Let’s be brutally honest: how many true two-way stars have actually succeeded long-term in the big leagues? One, maybe two, in a century?
Even those exceptions, like the current phenom in Anaheim, come with their own set of unprecedented management challenges and injury scares. This isn’t a blueprint for success; it’s a lottery ticket with terrible odds.
Developing a player to hit at an elite level, even just one position, is hard enough. Developing a pitcher, with all the biomechanical minutiae and injury risks, is equally brutal.
Trying to do both? That’s not innovation; it’s a recipe for burnout, physical breakdown, or, worse, a career-altering injury before the kid even sniffs arbitration.
The wear and tear on a young arm and body, especially one being pushed to perform two fundamentally different, high-stress tasks, is immense. The Pirates aren’t just managing a “delicate balance”; they’re walking a tightrope over a chasm, and their history with player development and injury prevention isn’t exactly stellar.
So, I ask, is this truly a sustainable model for a franchise to invest millions in, or just another flashy gimmick cooked up in a lab, destined to leave everyone disappointed and holding the bag?
The unwritten rules of baseball, the ones that valued specialization and preserving players’ bodies, used to dictate common sense. Now, every prospect with a halfway decent arm and a pulse at the plate gets thrown into this “two-way experiment,” driven by the desperate hunt for the next “unicorn.”
It’s not just a risk; it’s a dereliction of duty by player development staff who should know better.
Pirates’ Pinstripe Predicament: The Money Ball
Now, let’s talk brass tacks, the actual currency of this league. The Pittsburgh Pirates are not, and have never been, known for opening their wallets.
Their entire business model is built on identifying, developing, and then, invariably, trading away talent before it becomes too expensive to keep.
Konnor Griffin’s historic performance didn’t just accelerate that timeline; it put it into overdrive. Every cycle he hits, every scoreless inning he pitches, every highlight-reel play he makes, adds another zero to his future contract demands and another layer of anxiety to the Pirates’ notoriously frugal front office.
Sure, he’s years away from arbitration, let alone the open market of free agency. But the clock, as any shrewd general manager knows, starts ticking the precise moment a player flashes this kind of transcendent, multi-faceted talent.
His agent isn’t just sharpening his pencil; he’s already drafting the opening salvo of a nine-figure negotiation. The Pirates aren’t facing a “classic dilemma”; they’re facing their own, self-imposed financial straitjacket.
Do they, for once, commit a monstrous, franchise-altering sum to a prospect with immense, but undeniably risky, potential?

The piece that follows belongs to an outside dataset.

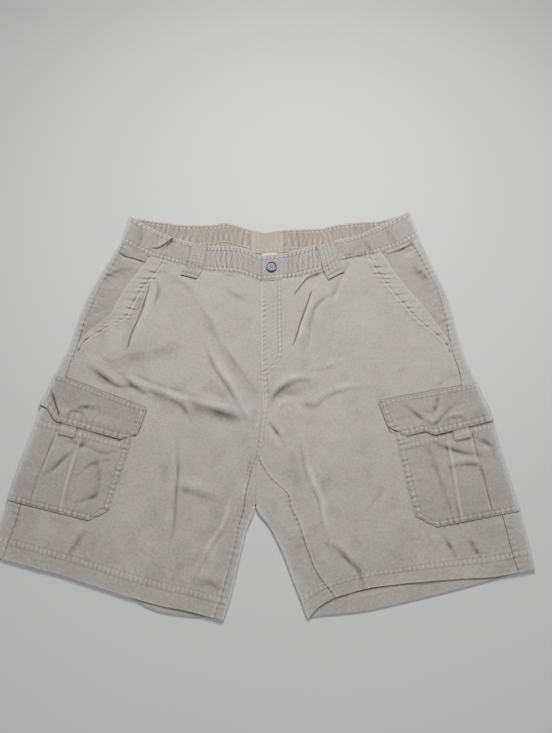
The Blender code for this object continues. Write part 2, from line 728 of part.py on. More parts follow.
def band_height(leg, x):
    """A place on the waistband, midway up, straight above x on the waist seam."""
    row = leg.read(0)
    s = (row["side_x"] - x) / -row["top_way"].x - row["fold"]
    return band_point(leg, s, 0.52)


def waist_button():
    """A shank button: a dished disc with a raised rim, its shank just over the band."""
    seat = band_height(right, BUTTON_X)
    radius, thick = BUTTON_RADIUS, BUTTON_THICK
    profile = (
        (0.0, thick * 0.62),
        (0.28 * radius, thick * 0.58),
        (0.36 * radius, thick * 0.3),
        (0.62 * radius, thick * 0.34),
        (0.76 * radius, thick * 0.92),
        (0.9 * radius, thick),
        (radius, thick * 0.72),
        (radius, thick * 0.25),
        (0.9 * radius, 0.0),
        (SHANK_RADIUS, 0.0),
        (SHANK_RADIUS, -SHANK_LENGTH),
        (0.0, -SHANK_LENGTH),
    )
    mesh = bpy.data.meshes.new("waist_button")
    points = [(r, 0, z) for r, z in profile]
    mesh.from_pydata(points, [(i, i + 1) for i in range(len(points) - 1)], [])
    mesh.materials.append(metal)
    made = bpy.data.objects.new("waist_button", mesh)
    garment.objects.link(made)
    made.location = seat + CENTRING + Vector((0, 0, SHANK_LENGTH + LAY_GAP))
    turn = made.modifiers.new("turn", "SCREW")
    turn.steps = turn.render_steps = 20
    turn.use_merge_vertices = True
    turn.merge_threshold = 0.00001
    turn.use_smooth_shade = True
    return made


waist_button()


def blank_label():
    """A plain woven label, sewn inside below the centre-back piece."""
    wide, deep = LABEL_SIZE
    top = left.read(0)["under_y"] + LABEL_ABOVE_SEAM
    z = BAND_CLOTH + lift(0) + LAY_GAP + LABEL_CLOTH
    across = spread(LABEL_MIDDLE - wide / 2, LABEL_MIDDLE + wide / 2, 2)
    rows = [[Vector((x, y, z)) for x in across] for y in spread(top, top - deep, 2)]
    return cloth("blank_label", rows, LABEL_CLOTH, white, True)


blank_label()
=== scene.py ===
import bpy
import math
import numpy as np
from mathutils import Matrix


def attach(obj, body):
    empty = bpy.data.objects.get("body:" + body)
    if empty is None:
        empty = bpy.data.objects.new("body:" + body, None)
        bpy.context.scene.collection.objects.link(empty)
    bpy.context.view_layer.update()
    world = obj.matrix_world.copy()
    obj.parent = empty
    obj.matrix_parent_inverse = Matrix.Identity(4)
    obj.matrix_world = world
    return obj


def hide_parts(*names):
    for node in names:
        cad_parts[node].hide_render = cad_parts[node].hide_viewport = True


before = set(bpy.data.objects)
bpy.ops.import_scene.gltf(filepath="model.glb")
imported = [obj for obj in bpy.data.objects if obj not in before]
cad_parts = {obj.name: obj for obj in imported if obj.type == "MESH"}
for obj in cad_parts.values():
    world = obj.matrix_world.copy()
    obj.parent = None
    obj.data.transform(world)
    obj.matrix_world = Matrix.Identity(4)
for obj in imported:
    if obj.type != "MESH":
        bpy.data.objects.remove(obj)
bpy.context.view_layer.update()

# ---------------------------------------------------------------------------
# Front panels: two leg fronts of washed cotton twill, laid flat on the backs.
# Each has a turned-up hem, a facing behind its slant pocket mouth, and double
# topstitching; the right one laps over the fly and carries its J-shaped rows.
MM = 0.001
CENTRING = 1.5 * MM  # brings the middle of the outline to the origin
GAP = 0.3 * MM  # between pieces at a seam
LAY_GAP = 0.5 * MM  # between a piece and the panel that it lies on
CLOTH = 1.2 * MM
HEM_CLOTH = 2.0 * MM
TOP = 5.0 * MM  # outer surface of the top layer
WAIST_RISE = 1.1 * MM
UNDER_LIFT = 1.8 * MM
MOUTH_RISE = 0.8  # millimetres, front panel over the pocket's side piece
FLY_WIDTH, FLY_LENGTH, FLY_TOP_Y = 33, 158, 184  # millimetres
FLY_RISE = 1.6 * MM
POCKET_MIDDLE = 49 * MM
POCKET_WIDTH = 190 * MM
FLAP_WIDTH = 200 * MM
CROTCH_V, APEX_V, HEM_V = 7.0, 9.0, 14.0  # sections of the legs' tables
# Millimetres from one section to the next at the loops' feet, the flaps, the lower edges
# of the pockets, and the hem.
FOOT_STEP, FLAP_STEP, POCKET_STEP, HEM_STEP = 36, 42, 35, 27
HEM_ROWS, HEM_ROWS_V = (20, 29), (12.93, 13.26)  # millimetres up from the hem, and sections
FOLDS_FADE, CREASES_FADE = (5.3, 6.1), (6.2, 6.55)  # sections where the flap hides them
FINE, FINE_GAP = 0.4 * MM, 0.1 * MM  # the folded edge that shows at a seam, and its gap
EDGE_IN = FINE_GAP / 2 + FINE / 2  # from a seam's line to where the cloth starts to turn
HEM_EDGE_V = HEM_V - 0.04  # the same at the hem, as a section
FRONT_GRID = (356, 238)  # rows and columns of a front panel
HEM_CELLS = 20  # rows of a panel's grid that are turned up at the hem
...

Or do they stick to their predictable script, grooming him into the ultimate trade chip, cashing out before they ever have to truly pay up?

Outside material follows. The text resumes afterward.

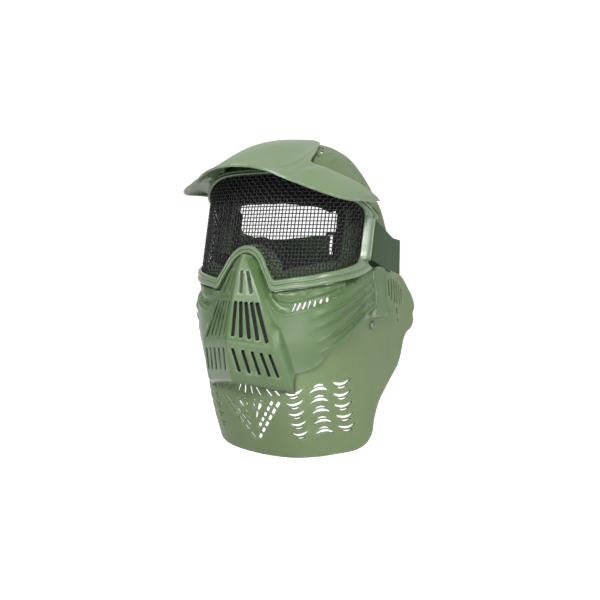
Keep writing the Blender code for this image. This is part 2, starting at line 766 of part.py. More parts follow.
def build_neck_guard(material, collection):
    """Throat guard and ear guards in one soft sheet."""
    half = [(NECK.along_at(measure, value * MM, up * MM), up * MM)
            for measure, value, up in NECK_EDGE]
    outline = resample(mirrored_outline(half), SHEET_SPACING)
    flat, faces = pierced_faces(outline, neck_holes(), [], SHEET_SPACING)
    return add_sheet("neck_guard", flat, faces, NECK.place, NECK_THICKNESS, material, collection)


class Loft:
    """Surface between two edges, bowed upwards, placed by distance across and distance back."""

    def __init__(self, columns, rows, length, lift):
        table = named_rows(columns, rows)
        self.lift = Vector((0, 0, lift))
        self.values = [table[name] * MM for name in columns]
        middle = [(self.values[i] + self.values[i + 3]) / 2 for i in range(3)]
        steps = np.sqrt(sum(np.diff(line) ** 2 for line in middle))
        self.stations = np.concatenate([[0], np.cumsum(steps)])
        self.length = length
        self.half = self.stations[-1]

    def place(self, across, back):
        share = back / self.length
        x, depth, up, rear_x, rear_depth, rear_up, rise = (
            float(blend(abs(across), self.stations, line)) for line in self.values)
        bow = share ** 0.8 if share > 0 else 0.0
        side = math.copysign(1.0, across)
        arch = rise * 4 * bow * (1 - bow)
        return self.lift + drawn_to_real(side * (x + (rear_x - x) * share),
                                         depth + (rear_depth - depth) * share,
                                         up + (rear_up - up) * share + arch)

    def outline(self):
        corners = [(-self.half, 0), (self.half, 0), (self.half, self.length),
                   (-self.half, self.length)]
        return resample(np.array(corners), SHEET_SPACING)


def build_visor(material, collection):
    """Peak with its tongue over the head guard."""
    surface = Loft(VISOR_COLUMNS, VISOR_ROWS, VISOR_LENGTH, VISOR_THICKNESS + HEAD_THICKNESS)
    flat, faces = pierced_faces(surface.outline(), [], [], SHEET_SPACING)
    return add_sheet("visor", flat, faces, surface.place, VISOR_THICKNESS, material, collection)


def build_head_guard(material, collection):
    """Guard over the forehead, with small slots behind the peak."""
    surface = Loft(HEAD_COLUMNS, HEAD_ROWS, HEAD_LENGTH, HEAD_THICKNESS)
    holes = []
    for row in HEAD_SLOTS:
        hole = slot_hole(np.array(row[:2]) * MM, np.array(row[2:]) * MM, HEAD_SLOT_WIDTH)
        holes += [hole, mirrored(hole)]
    flat, faces = pierced_faces(surface.outline(), holes, [], SHEET_SPACING)
    return add_sheet("head_guard", flat, faces, surface.place, HEAD_THICKNESS, material,
                     collection)


def strap_course():
    """Middle line of the strap as a dense course, from the wearer's left to the right."""
    walls = SHELL_THICKNESS + NECK_THICKNESS + STRAP_THICKNESS / 2
    left = [drawn_to_real(x * MM - inside * walls, depth * MM, up * MM)
            for x, depth, up, inside in STRAP_COURSE]
    points = np.array([tuple(p) for p in left] + [(-p.x, p.y, p.z) for p in reversed(left[:-1])])
    reach = np.concatenate([[0], np.cumsum(np.linalg.norm(np.diff(points, axis=0), axis=1))])
    dense = np.linspace(0, reach[-1], 400)
    return np.stack([blend(dense, reach, points[:, i]) for i in range(3)], axis=1)


def add_ribbon(name, course, material, collection):
    """Strap along a course, with its width upright."""
    tangent = np.gradient(course, axis=0)
    verts = []
    reach = np.concatenate([[0], np.cumsum(np.linalg.norm(np.diff(course, axis=0), axis=1))])
    for point, way, run in zip(course, tangent, reach):
        across = np.array((way[1], -way[0], 0.0))
        across *= STRAP_THICKNESS / 2 / np.linalg.norm(across)
        lean = GOGGLE["lean"] * max(0.0, 1 - run / STRAP_LEAN_RUN)
        upright = np.array((0, lean, 1.0)) * STRAP_WIDTH / 2
        for side, height in ((1, -1), (1, 1), (-1, 1), (-1, -1)):
            verts.append(Vector(point + across * side + upright * height))
    count = len(course)
    faces = []
    for i in range(count - 1):
        for j in range(4):
            a, b = i * 4 + j, i * 4 + (j + 1) % 4
            faces.append((a, b, b + 4, a + 4))
    faces += [(0, 1, 2, 3), tuple(4 * (count - 1) + j for j in (3, 2, 1, 0))]
    obj = add_object(name, verts, faces, material, collection)
    orient_outward(obj)
    return obj


def slider_frame(course):
    """Place of the slide adjuster: its middle and the way that the strap runs there."""
    i = int(np.argmin(np.abs(course[:, 0] - SLIDER_X) + (course[:, 1] < 0.05) * 10.0))
    way = course[i + 3] - course[i - 3]
    way[2] = 0
    return course[i], way / np.linalg.norm(way)


def looped_end(course, middle, way, sign):
    """Course of one strap half that ends looped round a bar of the adjuster."""
    bar = SLIDER_WIDTH / 2 - SLIDER_BAR / 2
    corner = math.hypot(SLIDER_BAR, SLIDER_THICKNESS) / 2
    radius = corner + 1.5 * FIT_GAP + STRAP_THICKNESS / 2
    inward = np.array((way[1], -way[0], 0.0))
    if inward[1] > 0:
        inward = -inward
    reach = (course - middle) @ way * sign
    kept = course[reach < -(bar + 16 * MM)]
    spaced = kept[::9] if sign > 0 else kept[::-1][::9]
    line = list(spaced)
    bar_centre = middle - way * sign * bar
    for back in (10 * MM, 4 * MM):
        line.append(bar_centre - way * sign * back + inward * radius)
    for turn in np.linspace(0, math.pi, 7):
        line.append(bar_centre + way * sign * radius * math.sin(turn)
                    + inward * radius * math.cos(turn))
    for back in (5 * MM, 22 * MM):
        line.append(bar_centre - way * sign * back - inward * (radius + 0.1 * MM))
    return np.array(line)


def build_strap(materials, collection):
    """Two strap halves that meet at the slide adjuster."""
    course = strap_course()
    middle, way = slider_frame(course)
    left = looped_end(course, middle, way, 1)
    right = looped_end(course, middle, way, -1)
    add_ribbon("strap_left", left, materials["strap_left"], collection)
    add_ribbon("strap_right", right, materials["strap_right"], collection)
    build_slider(middle, way, materials["strap_slider"], collection)


def build_slider(middle, way, material, collection):
    """Slide adjuster: a flat frame with a middle bar, pierced by two windows."""
    height = STRAP_WIDTH + 2 * FIT_GAP + 2 * SLIDER_MARGIN
    window_height = STRAP_WIDTH + 2 * FIT_GAP
    window_width = (SLIDER_WIDTH - 3 * SLIDER_BAR) / 2
    outline = np.array([(-SLIDER_WIDTH / 2, -height / 2), (SLIDER_WIDTH / 2, -height / 2),
                        (SLIDER_WIDTH / 2, height / 2), (-SLIDER_WIDTH / 2, height / 2)])
    holes = []
    for side in (-1, 1):
        centre = side * (window_width + SLIDER_BAR) / 2
        low, high = centre - window_width / 2, centre + window_width / 2
        holes.append(np.array([(low, -window_height / 2), (high, -window_height / 2),
                               (high, window_height / 2), (low, window_height / 2)]))
    flat, faces = pierced_faces(outline, holes, [], 0.2)
    square = np.array((way[1], -way[0], 0.0))
    upright = np.array((0.0, 0.0, 1.0))
    verts = [Vector(middle + way * u + upright * v + square * SLIDER_THICKNESS / 2)
             for u, v in flat]
    obj = add_object("strap_slider", verts, faces, material, collection)
    shape = bmesh.new()
    shape.from_mesh(obj.data)
    shape.normal_update()
    if sum(face.normal.dot(Vector(square)) for face in shape.faces) < 0:
        bmesh.ops.reverse_faces(shape, faces=shape.faces)
    shape.to_mesh(obj.data)
    shape.free()
    add_thickness(obj, SLIDER_THICKNESS)
    return obj


def build_rivet(name, side, material, collection):
    """Domed rivet through the neck guard, turned about its own axis."""
    along = NECK.along_at("depth", RIVET_DEPTH, RIVET_HEIGHT)
    outer = NECK.place(side * along, RIVET_HEIGHT, FIT_GAP)
    inner = NECK.place(side * along, RIVET_HEIGHT, -NECK_THICKNESS - FIT_GAP)
    axis = (outer - inner).normalized()
    length = (outer - inner).length
    profile = [
        (0.0, RIVET_HEAD_HEIGHT), (0.55 * RIVET_HEAD_RADIUS, 0.85 * RIVET_HEAD_HEIGHT),
        (0.9 * RIVET_HEAD_RADIUS, 0.45 * RIVET_HEAD_HEIGHT), (RIVET_HEAD_RADIUS, 0.0),
        (RIVET_SHANK_RADIUS, 0.0), (RIVET_SHANK_RADIUS, -length),
        (0.8 * RIVET_HEAD_RADIUS, -length), (0.75 * RIVET_HEAD_RADIUS, -length - 1.0 * MM),
        (0.0, -length - 1.0 * MM),
    ]
    shape = bmesh.new()
    verts = [shape.verts.new((radius, 0, height)) for radius, height in profile]
    edges = [shape.edges.new((a, b)) for a, b in zip(verts, verts[1:])]
    bmesh.ops.spin(shape, geom=verts + edges, cent=(0, 0, 0), axis=(0, 0, 1),
                   angle=2 * math.pi, steps=16, use_merge=True)
    bmesh.ops.remove_doubles(shape, verts=shape.verts, dist=0.05 * MM)
    mesh = bpy.data.meshes.new(name)
    shape.to_mesh(mesh)
    shape.free()
    for polygon in mesh.polygons:
        polygon.use_smooth = True
    mesh.transform(axis.to_track_quat('Z', 'Y').to_matrix().to_4x4())
    mesh.transform(Matrix.Translation(outer))
    mesh.materials.append(material)
    obj = bpy.data.objects.new(name, mesh)
    collection.objects.link(obj)
    orient_outward(obj)
    return obj


def build_mask():
    """All the pieces of the mask."""
    for obj in list(bpy.data.objects):
        bpy.data.objects.remove(obj, do_unlink=True)
    collection = bpy.data.collections.new("full_face_mask")
    bpy.context.scene.collection.children.link(collection)
    shell_green = (0.115, 0.205, 0.085)
    soft_green = (0.135, 0.185, 0.075)
    black = (0.012, 0.012, 0.013)
    looks = {
        "goggle_frame": (shell_green, 0.42, 0.0), "mesh_lens": (black, 0.45, 0.6),
        "foam_gasket": (black, 0.95, 0.0), "face_shell": (shell_green, 0.42, 0.0),
        "neck_guard": (soft_green, 0.6, 0.0), "visor": (shell_green, 0.4, 0.0),
        "head_guard": (soft_green, 0.58, 0.0), "strap_left": ((0.05, 0.085, 0.05), 0.9, 0.0),
        "strap_right": ((0.05, 0.085, 0.05), 0.9, 0.0), "strap_slider": (black, 0.5, 0.0),
        "rivet_left": ((0.09, 0.14, 0.09), 0.45, 0.2), "rivet_right": ((0.09, 0.14, 0.09), 0.45, 0.2),
    }
    materials = {name: new_material(name, *look) for name, look in looks.items()}
    add_ring("goggle_frame", frame_section, materials["goggle_frame"], collection)
    build_lens(materials["mesh_lens"], collection)
    add_ring("foam_gasket", foam_section, materials["foam_gasket"], collection)
    build_face_shell(materials["face_shell"], collection)
    build_neck_guard(materials["neck_guard"], collection)
    build_visor(materials["visor"], collection)
    build_head_guard(materials["head_guard"], collection)
    build_strap(materials, collection)
    build_rivet("rivet_left", 1, materials["rivet_left"], collection)
    build_rivet("rivet_right", -1, materials["rivet_right"], collection)


build_mask()
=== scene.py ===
# %% [markdown]
# # A full face mask, dressed for its portrait
# The mask is a moulded face shell under a goggle frame, with a peak and a head guard above it and
# a soft guard round the throat and ears. Most pieces are curved sheets or rings, so much of this
# lesson is one idea used many times: draw a piece flat, with its slots cut out, and then carry
# every point of the drawing onto the curved surface that the piece follows.

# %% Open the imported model
import math

import bmesh
import bpy
import numpy as np
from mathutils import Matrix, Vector, geometry, kdtree


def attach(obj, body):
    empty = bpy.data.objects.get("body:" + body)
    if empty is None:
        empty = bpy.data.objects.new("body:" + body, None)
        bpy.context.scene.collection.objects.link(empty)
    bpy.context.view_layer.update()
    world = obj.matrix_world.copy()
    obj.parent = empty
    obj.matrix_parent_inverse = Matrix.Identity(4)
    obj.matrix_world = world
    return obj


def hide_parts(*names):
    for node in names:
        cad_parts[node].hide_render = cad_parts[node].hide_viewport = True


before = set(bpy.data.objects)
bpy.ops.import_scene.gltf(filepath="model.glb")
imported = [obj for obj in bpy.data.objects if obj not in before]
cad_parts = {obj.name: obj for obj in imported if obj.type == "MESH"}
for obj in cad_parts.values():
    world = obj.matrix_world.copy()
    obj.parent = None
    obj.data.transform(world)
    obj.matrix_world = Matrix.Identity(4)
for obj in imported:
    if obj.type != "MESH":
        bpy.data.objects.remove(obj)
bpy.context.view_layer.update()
MM = 0.001
print("CAD nodes:", sorted(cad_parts))

# %% [markdown]
# ## The camera
# The camera stands 0.65 m from the bridge of the nose, at the front left of the wearer and almost
# level with the eyes. It is made first, because every later piece is judged through it.

# %% Camera
def linked(name, data):
    """New object, linked to the scene."""
    obj = bpy.data.objects.new(name, data)
    bpy.context.scene.collection.objects.link(obj)
    return obj


SENSOR, FOCAL_PIXELS, PICTURE_PIXELS = 36, 690, 600
LOOK_DOWN, LOOK_LEFT = math.atan(62 / FOCAL_PIXELS), math.radians(33)
camera_data = bpy.data.cameras.new("portrait")
camera_data.sensor_width = SENSOR
camera_data.lens = SENSOR * FOCAL_PIXELS / PICTURE_PIXELS
camera_data.clip_start = 0.01
camera = linked("portrait", camera_data)
camera.location = (0.3977, -0.6152, 0.0068)
camera.rotation_euler = (math.pi / 2 - LOOK_DOWN, 0, LOOK_LEFT)
bpy.context.scene.camera = camera
print("camera at", [round(v, 3) for v in camera.location])

# %% [markdown]
# ## Curves and tables
# A mould maker gives a shape as a few sections. Three small helpers turn such tables into smooth
# shapes: `blend` runs a curve through a table without overshooting, `flow` draws a rounded line
# through corner points, and `eased` softens a table but keeps the creases that are named.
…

History, that inconvenient truth-teller, tells us exactly what the Pirates will do. They’ll ride the hype train as long as it’s cheap, let him develop, and then, if he maintains this unsustainable trajectory, they’ll move him for a “package of prospects” that will likely underperform.

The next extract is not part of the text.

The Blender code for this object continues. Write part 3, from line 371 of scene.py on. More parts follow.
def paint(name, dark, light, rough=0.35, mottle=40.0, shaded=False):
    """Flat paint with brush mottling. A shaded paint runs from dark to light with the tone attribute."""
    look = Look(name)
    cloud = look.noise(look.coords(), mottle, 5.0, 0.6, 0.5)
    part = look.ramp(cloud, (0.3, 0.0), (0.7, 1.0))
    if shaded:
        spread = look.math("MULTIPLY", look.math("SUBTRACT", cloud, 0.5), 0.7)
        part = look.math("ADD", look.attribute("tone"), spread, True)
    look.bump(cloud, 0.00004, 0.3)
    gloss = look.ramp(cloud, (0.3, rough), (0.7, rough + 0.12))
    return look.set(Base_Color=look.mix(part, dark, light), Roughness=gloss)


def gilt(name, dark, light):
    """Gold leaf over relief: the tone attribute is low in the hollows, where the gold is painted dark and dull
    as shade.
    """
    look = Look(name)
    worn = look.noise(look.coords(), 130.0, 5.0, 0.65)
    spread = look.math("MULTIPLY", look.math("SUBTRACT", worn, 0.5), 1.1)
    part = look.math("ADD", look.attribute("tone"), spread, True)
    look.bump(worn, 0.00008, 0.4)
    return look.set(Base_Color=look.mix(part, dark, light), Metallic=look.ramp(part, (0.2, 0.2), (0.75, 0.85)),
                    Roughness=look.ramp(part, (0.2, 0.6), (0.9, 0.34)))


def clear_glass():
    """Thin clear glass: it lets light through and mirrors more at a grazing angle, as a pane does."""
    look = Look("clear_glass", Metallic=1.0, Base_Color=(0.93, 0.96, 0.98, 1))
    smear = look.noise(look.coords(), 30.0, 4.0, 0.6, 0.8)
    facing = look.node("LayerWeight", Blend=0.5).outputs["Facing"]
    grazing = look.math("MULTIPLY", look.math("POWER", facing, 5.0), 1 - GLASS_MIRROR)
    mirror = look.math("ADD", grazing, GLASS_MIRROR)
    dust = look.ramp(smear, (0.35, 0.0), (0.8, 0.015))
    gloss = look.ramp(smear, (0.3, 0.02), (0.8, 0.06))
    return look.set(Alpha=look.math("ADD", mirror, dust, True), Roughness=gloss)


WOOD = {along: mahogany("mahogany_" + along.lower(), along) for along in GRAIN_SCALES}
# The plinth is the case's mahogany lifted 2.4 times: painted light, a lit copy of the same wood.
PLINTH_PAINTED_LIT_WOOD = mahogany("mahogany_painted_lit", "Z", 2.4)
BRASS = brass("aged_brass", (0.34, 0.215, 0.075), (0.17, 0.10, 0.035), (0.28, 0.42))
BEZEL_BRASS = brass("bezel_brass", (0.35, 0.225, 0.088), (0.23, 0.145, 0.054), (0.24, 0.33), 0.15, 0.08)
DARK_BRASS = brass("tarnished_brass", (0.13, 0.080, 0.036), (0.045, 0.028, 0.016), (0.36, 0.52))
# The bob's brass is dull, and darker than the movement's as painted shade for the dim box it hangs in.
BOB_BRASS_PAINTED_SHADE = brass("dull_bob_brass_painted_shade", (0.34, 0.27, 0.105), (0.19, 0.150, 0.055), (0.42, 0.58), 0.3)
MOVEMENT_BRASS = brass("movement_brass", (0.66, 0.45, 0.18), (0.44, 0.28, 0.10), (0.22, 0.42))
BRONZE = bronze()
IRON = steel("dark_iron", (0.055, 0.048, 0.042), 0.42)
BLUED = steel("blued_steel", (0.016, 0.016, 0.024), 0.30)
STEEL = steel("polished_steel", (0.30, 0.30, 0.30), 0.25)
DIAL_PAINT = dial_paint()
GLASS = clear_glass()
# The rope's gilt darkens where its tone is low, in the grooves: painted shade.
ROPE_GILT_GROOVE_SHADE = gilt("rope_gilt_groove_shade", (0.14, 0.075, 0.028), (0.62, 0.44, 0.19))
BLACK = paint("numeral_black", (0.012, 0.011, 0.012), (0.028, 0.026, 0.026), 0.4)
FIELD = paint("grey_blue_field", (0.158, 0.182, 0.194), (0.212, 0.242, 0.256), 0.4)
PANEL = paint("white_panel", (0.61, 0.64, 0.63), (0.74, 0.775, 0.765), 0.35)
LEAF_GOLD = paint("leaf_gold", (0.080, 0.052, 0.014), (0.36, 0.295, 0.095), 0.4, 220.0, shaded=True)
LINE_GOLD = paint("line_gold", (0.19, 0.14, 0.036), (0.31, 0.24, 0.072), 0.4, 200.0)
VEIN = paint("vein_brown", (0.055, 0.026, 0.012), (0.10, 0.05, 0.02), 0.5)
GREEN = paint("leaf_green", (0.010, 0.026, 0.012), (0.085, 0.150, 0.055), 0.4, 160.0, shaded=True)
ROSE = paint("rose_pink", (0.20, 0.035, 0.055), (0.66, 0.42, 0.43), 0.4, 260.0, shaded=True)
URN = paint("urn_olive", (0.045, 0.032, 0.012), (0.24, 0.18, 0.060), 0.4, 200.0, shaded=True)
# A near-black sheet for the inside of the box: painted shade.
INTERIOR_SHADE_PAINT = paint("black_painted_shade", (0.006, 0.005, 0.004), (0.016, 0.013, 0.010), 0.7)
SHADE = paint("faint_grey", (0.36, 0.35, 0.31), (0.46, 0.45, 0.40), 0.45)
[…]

It’s the Pittsburgh way, a business model masquerading as player development. This isn’t about loyalty, or building a championship team; it’s about the cold, hard bottom line.
Griffin’s once-in-a-generation performance just made him one of the most valuable, and therefore most expendable, assets in their entire organization, for better or, more likely, for worse.
A Glimmer of Hope or a Gimmick?
Of course, Griffin himself offered the usual platitudes, sounding like any wide-eyed kid momentarily oblivious to the financial storm he’d just conjured.
“It’s surreal,” he told reporters. “I just went out there trying to help the team win, and everything just clicked. To do it in front of our home crowd… it’s a night I’ll never forget.”
His manager, Callix Crabbe, predictably piled on the praise, as if his job depended on it.
“Konnor is a special, special talent,” Crabbe gushed. “We’ve seen flashes of this potential, but to put it all together like he did tonight, at his age, in High-A… it’s a testament to his work ethic and belief.”
Sure, the kid’s got talent. Nobody with a functioning pair of eyes is denying that.
But raw talent, no matter how spectacular, doesn’t always translate into sustained big-league success, especially when you’re attempting to defy a century of baseball wisdom and master two fundamentally different, physically demanding crafts.
The pressure on Griffin, now saddled with the “unicorn” label and the weight of a franchise’s hopes (and financial calculations), will be immense. The pressure on the Pirates to develop him properly, without pushing him past the breaking point, will be even greater – a task they’ve historically struggled with.
So, let’s be clear: this isn’t just a feel-good story about a kid making history. This is the opening salvo in a potential blockbuster contract negotiation, a high-stakes development gamble that flies in the face of baseball tradition, and a philosophical debate about whether modern analytics are truly improving the game or simply creating unsustainable expectations.
The Pirates have a raw, uncut gem on their hands, but knowing their track record, the real question isn’t if they’ll cut and polish it, but when they’ll decide it’s shiny enough to trade for a prospect package that keeps their payroll comfortably low.
It’s going to be a long, fascinating, and almost certainly frustrating road ahead for everyone involved, particularly for Konnor Griffin, who just became the most valuable commodity in a system designed to sell off its best assets.